Benefit from supplier readiness: Wave 1 large companies have been engaging their suppliers for Scope 3 data since 2024. By 2026/2027, more tier 1 suppliers have established GHG inventories and can provide primary data to Wave 2 companies. Your Category 1 Scope 3 calculation should benefit from improved supplier data availability compared to Wave 1.
Investor expectations are calibrated: Investors, ESG rating agencies, and assurers now have 1–2 years of CSRD report experience. Their expectations are better calibrated — they know what first-year reports look like and will assess Wave 2 reports in that context rather than comparing to mature voluntary reporters.
Frequently asked questions
We were excluded from CSRD by the Omnibus changes — are we definitely Wave 2?
Check both thresholds: 1,000+ employees AND €450M+ net worldwide turnover. Both must be met simultaneously. If your headcount is 1,200 but turnover is €380M, you are outside Wave 2 scope. If both thresholds are met, you are Wave 2 regardless of whether you were previously in or out of scope under the original CSRD.
Can we start collecting data before completing our materiality assessment?
You can collect data for topics that are almost certainly material — Scope 1, 2, and 3 GHG emissions; energy consumption; headcount and basic HR metrics; H&S incidents.
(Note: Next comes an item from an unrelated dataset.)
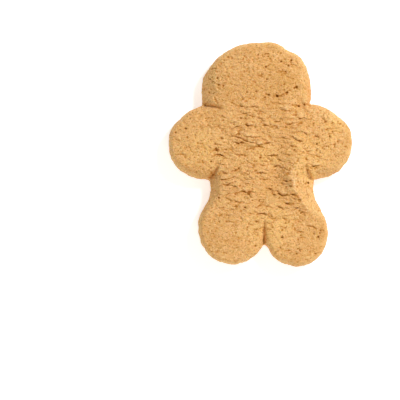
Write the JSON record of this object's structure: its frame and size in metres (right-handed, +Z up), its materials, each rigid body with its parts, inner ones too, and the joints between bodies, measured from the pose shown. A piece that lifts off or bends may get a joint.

These are material for virtually all large companies. But do not build extensive data infrastructure for topics before confirming materiality — investing in ESRS E4 biodiversity data collection before knowing if biodiversity is material wastes resources.
What is the minimum viable first CSRD report for a Wave 2 company?
A credible first report requires: a documented double materiality assessment; complete ESRS 2 disclosures; complete disclosures for all material topical standards; EU Taxonomy KPIs; XBRL tagging; and limited assurance. Imperfect data with transparent methodology disclosure and improvement commitments is acceptable. Missing mandatory disclosures without justification is not. The Amended ESRS reduces the mandatory datapoint count — use this to focus first-year effort.